AudioSystem.getTargetDataLine(new AudioFormat(8000.0f, 16, 1, true, true));
Next, I read the data as described in this tutorial. Only difference is that I am using a smaller buffer, effectively reading 64 bytes at a time.
Here is an example data read in this way from a 500Hz test tone.
final byte[] buffer = { // 32 16-bit samples
30, 111, 43, -19, 50, -74, 49, -54,
41, 70, 26, 121, 7, -90, -13, -89,
-31, -118, -44, 17, -51, 75, -50, 60,
-42, -62, -27, -115, -8, 91, 12, 85,
30, 106, 43, -34, 50, -93, 49, -76,
41, 52, 26, 108, 7, -93, -13, -84,
-31, -104, -44, 38, -51, 98, -50, 84,
-42, -42, -27, -98, -8, 99, 12, 83
};
Next, I transform the sampled bytes into an array of double
values in range [-1, 1]. I took inspiration from the aforementioned tutorial and this code.

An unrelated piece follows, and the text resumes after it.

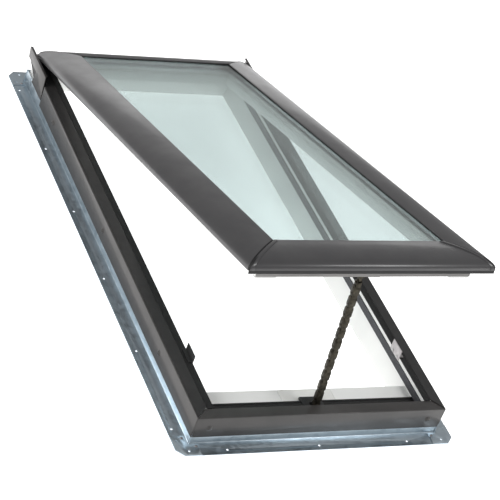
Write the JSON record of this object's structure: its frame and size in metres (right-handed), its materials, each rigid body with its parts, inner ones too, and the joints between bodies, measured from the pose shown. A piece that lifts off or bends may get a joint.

final double[] samples = new double[buffer.length];
int sampleIndex = 0;
int byteIndex = 0;
while (byteIndex < buffer.length) {
int low = buffer[byteIndex];
++byteIndex;
int high = buffer[byteIndex];
++byteIndex;
int sampleIntValue = ((high << 8) + (low & 0x00ff));
double maxSampleValue = 32768;
samples[2 * sampleIndex] = ((double) sampleIntValue) / maxSampleValue; // Transforming to [-1, 1]
samples[(2 * sampleIndex) + 1] = 0; // Imaginary part
++sampleIndex;
}
Next, I perform a Fast Fourier Transform on the data using the edu.emory.mathcs:JTransforms:2.4 library.
final DoubleFFT_1D fft = new DoubleFFT_1D(samples.length / 2);
fft.complexForward(samples);
Then, I calculate frequencies and magnitudes as described in this code.
final float sampleRate = 8000f;
final Map<Double, Double> frequenciesToMagnitudes = IntStream.range(0, samples.length / 2)
.boxed()
.collect(Collectors.toMap(
index -> 2 * ((double) index / (double) samples.length) * sampleRate,
index -> Math.log10(
Math.sqrt(
Math.pow(samples[2 * index], 2) // real part
+ Math.pow(samples[(2 * index) + 1], 2) // imaginary part
)
)
));
I find the maximum magnitude so I can scale the displayed values accordingly.
final double maximumMagnitude = frequenciesToMagnitudes.values().stream().max(Double::compare).orElse(0d);
And finally, I display the results (taller block represents a brighter LED).
final char[] magnitudeDisplay = {'▁', '▂', '▃', '▄', '▅', '▆', '▇', '█'};
frequenciesToMagnitudes.entrySet().stream().sorted(Map.Entry.comparingByKey()).forEach(frequencyToMagnitude -> {
final double magnitudePercentage = frequencyToMagnitude.getValue() / maximumMagnitude;
final int characterToDisplayIndex = Math.min(magnitudeDisplay.length - 1, Math.max(0, (int) (magnitudePercentage * magnitudeDisplay.length)));
final char characterToDisplay = magnitudeDisplay[characterToDisplayIndex];
System.out.print(characterToDisplay);
});
System.out.println();
From all this, I would expect to see two distinct spikes (my frequency + alias region), but instead there is 8.
▁▁▅▁▁▁█▁▁▁▄▁▁▁▅▁▁▁▅▁▁▁▄▁▁▁█▁▁▁▅▁
The number of spikes changes depending on frequency of audio playback (sometimes it's two, sometimes it's four), and the lower the frequency the more spikes I see.
My question is: how do I extract frequency / magnitude pairs from audio data?
After a bit of digging I have found the OpenIMAJ library which does exactly what I need. Here are the differences in my code and their code.
int high = buffer[byteIndex];
++byteIndex;
int low = buffer[byteIndex];
++byteIndex;
final int fftSize = (int) Math.pow(2, 32 - Integer.numberOfLeadingZeros(numberOfSamples - 1));
samples[2 * sampleIndex] = (float) sampleIntValue * Integer.MAX_VALUE / Short.MAX_VALUE;
for (int i = 0; i < samples.length; i += 2) samples[i] /= fftSize;
final Map<Float, Float> frequenciesToMagnitudes = IntStream.range(0, samples.length / 4)
.boxed()
.collect(Collectors.toMap(
index -> (((float) (index * 2)) * (sampleRate / (float) numberOfSamples)) / 2,
index -> {
final float realPart = samples[index * 2];
final float imaginaryPart = samples[index * 2 + 1];
return (float) Math.sqrt(realPart * realPart + imaginaryPart * imaginaryPart);
}
));
After all the changes, the output appears to be much more reasonable:
▁▁▂▁▁▁█▁▁▁▂▁▁▁▂▁
I am still not entirely sure if the frequency calculation is correct, though.